The story of this corner of Azerbaijan, some 120 kilometers (75 miles) from the capital Baku, is symbolic of a country that has been flooded with oil dollars from its Caspian Sea reserves but where little has been done to improve the lot of an impoverished population.
The problem dates back to a 1996 land reform and the construction of the Baku-Supsa pipeline by BP between 1997 and 1999 linking the Azerbaijani fields to a tanker port on the Black Sea in neighboring Georgia.
At the time, the British oil producer vowed to compensate the owners of land crossed by the 827-kilometre (513-mile) line, which now pumps some five million tons of crude oil every year.
"In 1996, the town gave me this hectare of land and I started working on it," said Yusuf Novruzov, 78, another villager, smoking Azerbaijan's popular Baki cigarettes in the courtyard of a local cafe.
"When God turned His eyes on us, enough water flowed down from the mountains to irrigate it," said this former taxi driver. The land, Novruzov said, was a chance to "finally earn a bit of money" in this former Soviet collective farm.
But one day in 1997, Novruzov said, Azerbaijani "heavies" from BP security paid a call. "They scared us, threatened us with confiscating our lands if we continued to cultivate them. The locals were afraid." Then in 2003, pipeline officials came to Randjbar to sign a "contract" with the villagers, Novruzov said.
Momedov continued the story. "It was written in Azerbaijani but with Latin characters. No-one understood what was written in it and they didn't give us a single copy," he added. Azerbaijan switched from using the Cyrillic alphabet to the Latin one in 2001 but the change has been long in taking root in more remote parts of the country.
The villagers now feel abandoned by BP, a local administration they suspect of corruption and a local press that is indifferent to their campaign.
BP declined repeated offers to comment on the case of the Randjbar villagers. "All this is politics, villagers are angry at the president," said Agasaf Rasulov, deputy head of the local administration, shaking his head.

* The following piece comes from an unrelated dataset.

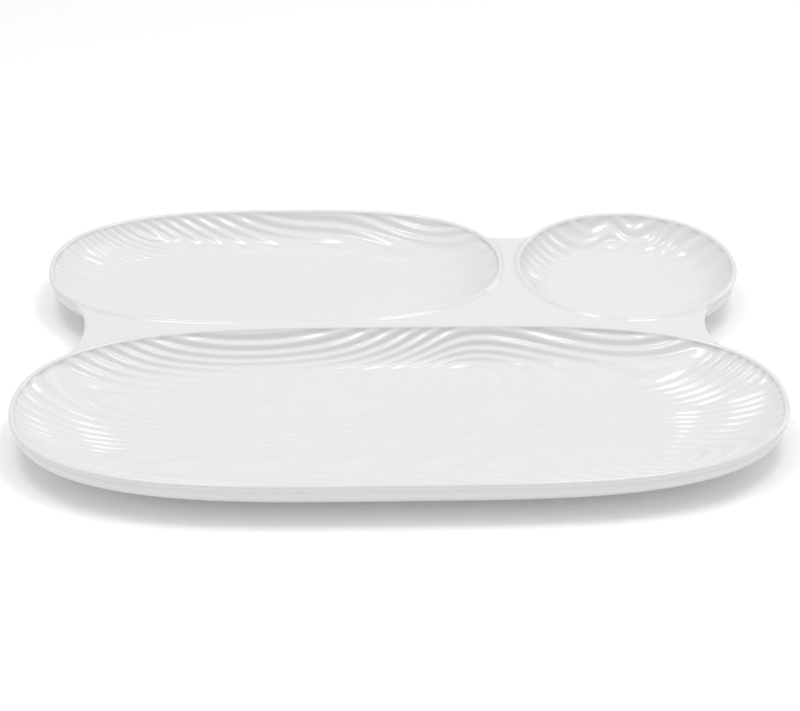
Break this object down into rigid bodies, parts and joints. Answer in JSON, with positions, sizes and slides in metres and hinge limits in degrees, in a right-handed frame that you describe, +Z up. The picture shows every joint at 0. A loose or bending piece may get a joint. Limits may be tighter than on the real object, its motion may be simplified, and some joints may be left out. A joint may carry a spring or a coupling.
{
  "type": "chip and dip server",
  "caption": "Low glazed porcelain server: a long oval chip dish, a medium oval dish and a round dip dish joined at their rims by a flat web.",
  "frame": {"origin": "on the table, under the middle of the server's bounding box", "axes": "+X along the long chip dish towards the dip dish's side, +Y from the chip dish towards the two smaller dishes, +Z up"},
  "size_m": [0.4, 0.2916, 0.024],
  "materials": {
    "glaze": "glossy white glaze over porcelain",
    "bisque": "unglazed fired porcelain, fine matte"
  },
  "bodies": {
    "root": {"chip_dish": "glaze", "medium_dish": "glaze", "dip_dish": "glaze", "bridge_web": "glaze", "chip_foot_ring": "bisque", "medium_foot_ring": "bisque", "dip_foot_ring": "bisque"}
  },
  "joints": []
}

Asked about particular aspects of the case, he answered: "I am not up to date on the details."
Now, Mammadov is left mourning the depletion of this village of 3,000 people with "a few fields of barley and some cows where the young leave for Baku or better yet for Russia as soon as they can."
He looked to the distance with envy at the lands crossed by the Baku-Tbilisi-Ceyhan (BTC) pipeline, where plot owners received thousands of dollars in compensation - a small fortune in a country where the average salary is around 50 dollars a month.
Sahib Mammadov, a lawyer from a group called Citizens' Labor Rights Protection League that helps fight for landowners, said no owners along the Baku-Supsa line have received compensation and the Randjbar case could become part of a much bigger campaign.
"In 1996, the authorities decided to give the fields to the villagers and between 1996 and 1998 they had a right to profit from them," Mammadov said. "Everyone has the right to be a landowner ... The law in every civilized country allows this."